▸ **Task statement**
Quote only the lines from the top of the listing below down to and including the line with "return second *".

==============================

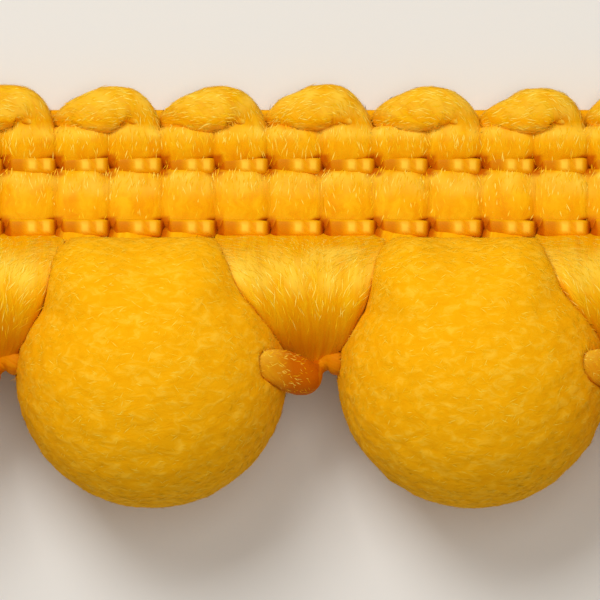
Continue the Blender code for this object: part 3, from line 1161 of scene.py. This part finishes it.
# How far the felt lies inside the pompom's outline, and the height of its tufts.
FELT_INSET = 0.06
TUFT_HEIGHT = 0.035
# The felt's lowest height. Where a fan meets it in plan, it runs on a little under the fan, and
# where a neighbour presses on it, it stays a little clear.
FELT_LOWEST_Z = 0.03
PRESS_OVERLAP = 0.20
PRESS_GAP = 0.005
SOFTNESS = 0.04
# How far from a pompom's middle a fan's edge is looked for: first, last and step.
FIRST_REACH = 1.5
LAST_REACH = 4.2
REACH_STEP = 0.01
# The yarn that fills a pompom out to the lower thread: its upper edge in plan, and each side's
# first and last direction in degrees from +X, and swell.
SHOULDER_TOP_Y = 3.19
SHOULDERS = ((40.0, 88.0, 0.09), (98.0, 152.0, 0.15))
SHOULDER_BLEND = 22
POMPOM_PILE = {
    "Fibres per square mm": 110.0, "Length": 0.20 * MM, "Radius": 0.008 * MM, "Lift": 0.15,
    "Spread": 1.0,
}


def fan_limit(degrees):
    """How far a pompom reaches in plan, in a direction in degrees, before it meets a fan."""
    along_x, along_y = math.cos(math.radians(degrees)), math.sin(math.radians(degrees))
    farthest = LAST_REACH if along_y < 0.5 else SHOULDER_TOP_Y / along_y
    heights, lefts, rights = list(zip(*sorted(FAN_LINE)))[:3]
    reach = FIRST_REACH
    while reach < farthest:
        x, y = along_x * reach, along_y * reach
        if heights[0] < y < heights[-1]:
            edge = np.interp(y, heights, lefts if x > 0 else rights)
            if x > 0 and x > edge + POMPOM_PITCH / 2 or x < 0 and x < edge - POMPOM_PITCH / 2:
                return reach + PRESS_OVERLAP
        reach += REACH_STEP
    return farthest


def soft_least(first, second, softness):
    """The lesser of two arrays of values, blended where they are close."""
    blend = np.clip(0.5 + 0.5 * (second - first) / softness, 0.0, 1.0)
    return second * (1 - blend) + first * blend - softness * blend * (1 - blend)


def felt_radius(directions, seed):
    """The radius of a pompom in each unit direction before anything presses on it."""
    radii = []
    for x, y, z in directions:
        tuft = noise.noise(Vector((6.0 * x, 9.0 * y, 9.0 * z + seed)))
        tuft += 0.6 * noise.noise(Vector((15.0 * x, 24.0 * y, 24.0 * z - seed)))
        plan = math.degrees(math.atan2(y, x))
        swell = 0.0
        for first, last, size in SHOULDERS:
            swell += size * rise(plan, first, SHOULDER_BLEND) * fall(plan, last, SHOULDER_BLEND)
        swell *= smooth_step(2.0 * math.hypot(x, y) - 0.9)
        radii.append((POMPOM_RADIUS - FELT_INSET) * (1 + swell) + TUFT_HEIGHT * tuft)
    return np.array(radii)


def pressed(radius, directions, centre, neighbours):
    """The radii with soft dents where the neighbours' surfaces press into the ball."""
    dents = np.zeros(len(directions))
    for number, (direction, reach) in enumerate(zip(directions, radius)):
        aim = Vector(direction)
        hit = neighbours.ray_cast(centre, aim, reach * MM)[3]
        if hit is not None:
            dents[number] = reach - hit / MM + PRESS_GAP
    # The dents run out softly round the places that are pressed.
    field = dents[1:-1].reshape(POMPOM_RINGS - 1, POMPOM_SEGMENTS)
    padded = np.pad(field, ((1, 1), (0, 0)), mode="edge")
    around = np.roll(field, 1, axis=1) + np.roll(field, -1, axis=1)
    field = np.maximum(field, (padded[:-2] + padded[2:] + around) / 4)
    dents[1:-1] = field.ravel()
    dents[0] = field[0].mean()
    dents[-1] = field[-1].mean()
    return radius - dents


def pompom_directions():
    """Unit directions from a pompom's centre in rings round the trim's length."""
    directions = [(1.0, 0.0, 0.0)]
    for ring in range(1, POMPOM_RINGS):
        tilt = math.pi * ring / POMPOM_RINGS
        for segment in range(POMPOM_SEGMENTS):
            angle = math.tau * segment / POMPOM_SEGMENTS
            directions.append(
                (math.cos(tilt), math.sin(tilt) * math.cos(angle), math.sin(tilt) * math.sin(angle))
            )
    directions.append((-1.0, 0.0, 0.0))
    return np.array(directions)


def pompom_faces():
    """The faces between the points in a pompom's directions."""
    faces = []
    last = (POMPOM_RINGS - 1) * POMPOM_SEGMENTS + 1
    for segment in range(POMPOM_SEGMENTS):
        following = (segment + 1) % POMPOM_SEGMENTS
        faces.append((0, 1 + segment, 1 + following))
        for ring in range(POMPOM_RINGS - 2):
            low = 1 + ring * POMPOM_SEGMENTS
            high = low + POMPOM_SEGMENTS
            faces.append((low + segment, high + segment, high + following, low + following))
        faces.append((last, last - POMPOM_SEGMENTS + following, last - POMPOM_SEGMENTS + segment))
    return faces


def pompom_object(index, neighbours, limits, material):
    """A pompom's felt body, pressed in by its neighbours and a little flat where it lies."""
    centre_x = (tie_x(index) + tie_x(index + 1)) / 2
    flatten = np.array((1.0, 1.0, POMPOM_HALF_DEPTH / POMPOM_RADIUS))
    directions = pompom_directions() * flatten
    radius = felt_radius(pompom_directions(), 7.3 * index)
    lengths = np.linalg.norm(directions, axis=1)
    directions /= lengths[:, None]
    radius *= lengths
    plan = np.hypot(directions[:, 0], directions[:, 1])
    angles = np.degrees(np.arctan2(directions[:, 1], directions[:, 0])) % 360
    plan_limit = np.interp(angles, range(361), limits)
    radius = soft_least(radius, plan_limit / np.maximum(plan, 0.05), SOFTNESS)
    centre = Vector(placed(centre_x, 0.0, POMPOM_CENTRE_Z))
    radius = pressed(radius, directions, centre, neighbours)
    points = directions * radius[:, None]
    points[:, 0] += centre_x
    points[:, 1] -= ORIGIN_Y
    points[:, 2] = np.maximum(points[:, 2] + POMPOM_CENTRE_Z, FELT_LOWEST_Z)
    ball = new_mesh_object(f"pompom_felt_{index + 1}", (points * MM).tolist(), [], pompom_faces())
    for polygon in ball.data.polygons:
        polygon.use_smooth = True
    ball.data.materials.append(material)
    # The pile lies along the trim, and swirls a little.
    flow = []
    for x, y, z in points:
        flow.append((1.0, 0.20 + 0.8 * noise.noise(Vector((0.7 * x, 0.7 * y, 0.7 * z))), 0.1))
    store(ball, "flow", "FLOAT_VECTOR", flow)
    outer = np.clip((np.hypot(points[:, 0] - centre_x, points[:, 1] + ORIGIN_Y) - 2.4) / 0.7, 0.0, 1.0)
    above = np.clip((points[:, 2] - 0.1) / 2.0, 0.0, 1.0)
    store(ball, "fuzz", "FLOAT", above * (0.35 + 0.65 * outer))
    return ball


def pompom_pieces(pile, fibre, felt, fibre_material, pressing):
    """The pompoms, each pressed in by the pieces given, and their pile."""
    vertices, faces = [], []
    for piece in pressing:
        first = len(vertices)
        vertices += [vertex.co.copy() for vertex in piece.data.vertices]
        faces += [[first + corner for corner in face.vertices] for face in piece.data.polygons]
    neighbours = BVHTree.FromPolygons(vertices, faces)
    limits = [fan_limit(degrees) for degrees in range(361)]
    for index in range(POMPOM_COUNT):
        ball = pompom_object(index, neighbours, limits, felt)
        fibres = loose_fibres(
            f"pompom_pile_{index + 1}", ball, pile, fibre, POMPOM_PILE, POMPOM_SEED + index,
            fibre_material,
        )
        finished(ball, f"pompom_{index + 1}", slot="pompom_pile")
        finished(fibres, slot="pompom_pile")


# The stage

def plain_floor():
    """A floor far wider than the picture, in one plain pale colour."""
    size = 0.5
    floor = new_mesh_object(
        "floor", [(x * size, y * size, 0.0) for x, y in ((-1, -1), (1, -1), (1, 1), (-1, 1))],
        [], [(0, 1, 2, 3)],
    )
    material = bpy.data.materials.new("pale_floor")
    material.use_nodes = True
    shader = material.node_tree.nodes["Principled BSDF"]
    shader.inputs["Base Color"].default_value = (0.78, 0.78, 0.77, 1.0)
    shader.inputs["Roughness"].default_value = 0.9
    floor.data.materials.append(material)


# Lights: name, place and aim in millimetres, width in millimetres, watts, colour.
LIGHTS = (
    ("key_light", (-50.0, 100.0, 150.0), 80.0, 0.218, (1.0, 0.99, 0.96)),
    ("front_light", (20.0, 10.0, 180.0), 90.0, 0.065, (1.0, 0.97, 0.92)),
)
ROOM_COLOUR = (1.0, 0.92, 0.82, 1.0)
ROOM_STRENGTH = 0.345


def studio_light():
    """Two soft lights and an even pale room."""
    for name, place, width, watts, colour in LIGHTS:
        data = bpy.data.lights.new(name, "AREA")
        data.size = width * MM
        data.energy = watts
        data.color = colour
        light = bpy.data.objects.new(name, data)
        light.location = Vector(place) * MM
        light.rotation_mode = "QUATERNION"
        light.rotation_quaternion = (-Vector(place)).to_track_quat("-Z", "Y")
        light.visible_camera = False
        bpy.context.scene.collection.objects.link(light)
    world = bpy.data.worlds.new("pale_room")
    world.use_nodes = True
    background = world.node_tree.nodes["Background"]
    background.inputs["Color"].default_value = ROOM_COLOUR
    background.inputs["Strength"].default_value = ROOM_STRENGTH
    bpy.context.scene.world = world
    bpy.context.scene.view_settings.view_transform = "Standard"


# The camera looks straight down on the trim, as the photograph does.
PICTURE_WIDTH = 600 / 42.0
PICTURE_CENTRE = (-0.498, -0.046)
LENS = 600.0
SENSOR = 36.0
FOCUS_HEIGHT = 2.2


def camera():
    """The view of the photograph, from straight above and far off."""
    data = bpy.data.cameras.new("camera")
    data.lens = LENS
    data.sensor_width = SENSOR
    distance = PICTURE_WIDTH * LENS / SENSOR
    data.clip_start = 0.2 * distance * MM
    data.clip_end = 10.0 * distance * MM
    view = bpy.data.objects.new("camera", data)
    view.location = Vector((*PICTURE_CENTRE, FOCUS_HEIGHT + distance)) * MM
    bpy.context.scene.collection.objects.link(view)
    bpy.context.scene.camera = view


def main():
    """The camera, the materials, every piece of the trim, the floor and the light."""
    camera()
    filaments = filament_group()
    felt = felt_group()
    yarn = yarn_group()
    pile = pile_group()
    row = row_group()
    yarn_fibres = fibre_material("yarn_fibres", YARN_FIBRE_COLOURS, 0.50, 5.0)
    pile_fibres = fibre_material("pile_fibres", PILE_FIBRE_COLOURS, 0.60, 6.0)
    heading_material = yarn_material("heading_yarn", filaments, YARN_COLOURS, 0.50, 0.03)
    thread_material = yarn_material("binding_thread", filaments, THREAD_COLOURS, 0.40, 0.015)
    tie_material = yarn_material("tie_yarn", filaments, YARN_COLOURS, 0.50, 0.03)
    felt_body = felt_material("pompom_felt", felt, FELT_COLOURS)
    fibre = fibre_shape("fibre")
    heading = heading_pieces(yarn, pile, fibre, heading_material, yarn_fibres)
    binding_pieces(yarn, row, thread_material)
    fans = fan_pieces(pile, fibre, heading_material, yarn_fibres)
    ties = tie_pieces(yarn, pile, fibre, tie_material, yarn_fibres)
    pompom_pieces(pile, fibre, felt_body, pile_fibres, [heading, *fans, *ties])
    bpy.data.objects.remove(fibre)
    plain_floor()
    studio_light()


main()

==============================

▸ **Worked answer**
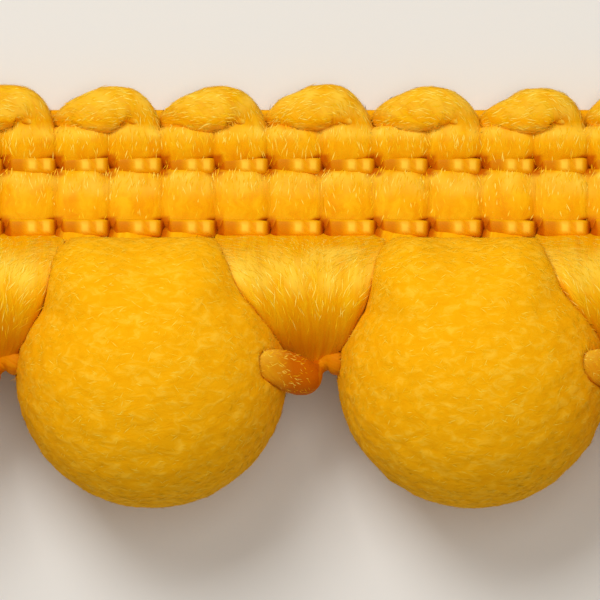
Continue the Blender code for this object: part 3, from line 1161 of scene.py. This part finishes it.
# How far the felt lies inside the pompom's outline, and the height of its tufts.
FELT_INSET = 0.06
TUFT_HEIGHT = 0.035
# The felt's lowest height. Where a fan meets it in plan, it runs on a little under the fan, and
# where a neighbour presses on it, it stays a little clear.
FELT_LOWEST_Z = 0.03
PRESS_OVERLAP = 0.20
PRESS_GAP = 0.005
SOFTNESS = 0.04
# How far from a pompom's middle a fan's edge is looked for: first, last and step.
FIRST_REACH = 1.5
LAST_REACH = 4.2
REACH_STEP = 0.01
# The yarn that fills a pompom out to the lower thread: its upper edge in plan, and each side's
# first and last direction in degrees from +X, and swell.
SHOULDER_TOP_Y = 3.19
SHOULDERS = ((40.0, 88.0, 0.09), (98.0, 152.0, 0.15))
SHOULDER_BLEND = 22
POMPOM_PILE = {
    "Fibres per square mm": 110.0, "Length": 0.20 * MM, "Radius": 0.008 * MM, "Lift": 0.15,
    "Spread": 1.0,
}


def fan_limit(degrees):
    """How far a pompom reaches in plan, in a direction in degrees, before it meets a fan."""
    along_x, along_y = math.cos(math.radians(degrees)), math.sin(math.radians(degrees))
    farthest = LAST_REACH if along_y < 0.5 else SHOULDER_TOP_Y / along_y
    heights, lefts, rights = list(zip(*sorted(FAN_LINE)))[:3]
    reach = FIRST_REACH
    while reach < farthest:
        x, y = along_x * reach, along_y * reach
        if heights[0] < y < heights[-1]:
            edge = np.interp(y, heights, lefts if x > 0 else rights)
            if x > 0 and x > edge + POMPOM_PITCH / 2 or x < 0 and x < edge - POMPOM_PITCH / 2:
                return reach + PRESS_OVERLAP
        reach += REACH_STEP
    return farthest


def soft_least(first, second, softness):
    """The lesser of two arrays of values, blended where they are close."""
    blend = np.clip(0.5 + 0.5 * (second - first) / softness, 0.0, 1.0)
    return second * (1 - blend) + first * blend - softness * blend * (1 - blend)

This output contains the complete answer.